In my ongoing Firefly fanaticism, I’ve been reading a book called Finding Serenity. It’s a collection of essays regarding, well, just about anything related to the ‘verse, and one such essay is called “We’re All Just Floating in Space”. It’s about the existential inspirations behind Joss Whedon, Firefly, and the episode “Objects in Space”. I suppose if I wanted to be some literary-minded person, I should be reading Sartre or Camus, but moreso than those authors (Camus, at least), this essay has really allowed me to wrap my head around existentialism in ways I haven’t before.

Particularly, I realize my personal hangups with the widely established view of existentialism: I can very much agree with the notion that all things exist arbitrarily–in other words, that chance could have had them exist differently or not at all. However, I disagree with the notion that things exist with no meaning. No “absolute” meaning, perhaps, but the way I see it, perceived meaning–meaning assigned by people or especially groups of people–is every bit as valid and important as a supposed “absolute” meaning would be.
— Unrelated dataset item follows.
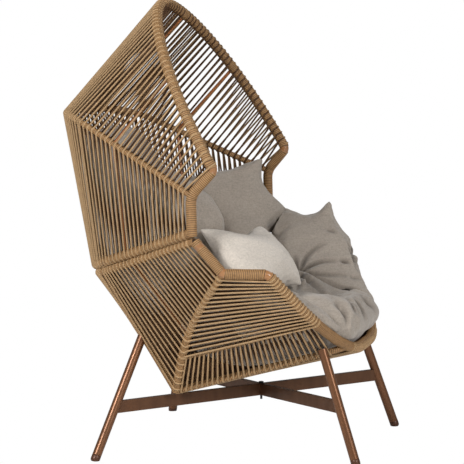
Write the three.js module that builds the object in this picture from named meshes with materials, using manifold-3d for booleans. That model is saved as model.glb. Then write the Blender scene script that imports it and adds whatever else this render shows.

Regardless of how God figures into all this, I do believe there’s a collective unconscious on some level, and that the system of meanings, morals, and ethics promoted by said unconscious exist for some good reason–if nothing else, for the stability of a culture. I also believe we’re all encoded with a set of intuitions–our own personal meanings for life and what not–and it’s probably in our best interests to obey those intuitions, unless common sense or hard life lessons teach us otherwise.

But arbitrariness of existence, that I can relate to.

There are a couple of excerpts I’d like to share, that actually have more to do with Sartre than with anything Firefly related:

First, there is the idea that everything is contingent. Anything that exists might not have… Moreover, if this is true of every individual object, it is true of the universe as a whole.

This… THIS is the scary thought I had running through my head in the fourth grade and never fully understood. For a long time, I thought I was simply overwhelmed by the concept of God, of the depths of eternity and infinity, and that was definitely part of it. But the really mortifying thought that kept me up at night (in the fourth grade! bummer, huh?) was what if eternity, infinity, God, or the universe simply didn’t exist? I tried to comprehend what it was like, imagining the whole universe imploding into a black nothingness (oddly, with fart-sounding special effects)… And part of me was even scared that, if I thought about it hard enough, it might come true.

Apparently, I’m not the first to feel this. Sartre’s character Roquentin–and presumably Sartre himself–felt it, too, and described this overwhelming feeling as “nausea”. Another nauseating observation is on the arbitrariness of choice. Though I do believe there are right and wrong choices, as I do believe in what meaning and order there is in life, I acknowledge that I have such freedom that I could choose to do the wrong thing.

This is disturbing–even frightening. Most of us don’t want our values to be arbitrary. In that case, it would seem, today helping others so that they flourish and are happy is “good,” but tomorrow, torturing them might be. This is why the realization of our complete freedom to make such choices can lead to feelings of disorientation. Sartre liked to compare it with the feeling of vertigo

That I feel too, sometimes on an almost daily basis. You know that level of concern you have if you see a woman walking through a dimly lit parking lot, or a kid running around unattended in a public place? That concern that something bad could happen, that the woman could get mugged or that the child could get abducted? Take that to the next level… Imagine yourself being the mugger or the abductor. Think about how easily you could do ill, how completely some people put their lives or others’ lives in your hands, if only you were the type of person to choose to do the wrong thing.

Vertigo is an apt description of that feeling. Actually, nausea works for this too, as my reaction is usually twofold: disgust first for the stupid people putting themselves in precarious situations, and disgust for the people who actually DO those wrong things. Disgust because here I am, knowing that I always have the freedom of choice, and always choosing the good action, and yet I’m the one worrying about this crap while many, many of those people hide behind the excuse that they’re desperate or “have issues”. Yes, I know that there are people with serious mental problems, and others who commit crimes out of desperation, but I still believe there are considerably fewer people who actually own up to their accountability than those that could.

Well, I’ve gotten tangential, so I think I’ll wrap it up for now. I suspect most have tuned out by now anyhow, but I hope I’ve offered a few of my friends some food for thought regarding existentialism, and also hope I haven’t transferred over to them any of the negative baggage that comes with it. I’ll wrap with a quote from Neitzsche, which is always cool, right?

He who fights with monsters might take care lest he thereby become a monster. And if you gaze for long into an abyss, the abyss gazes also into you.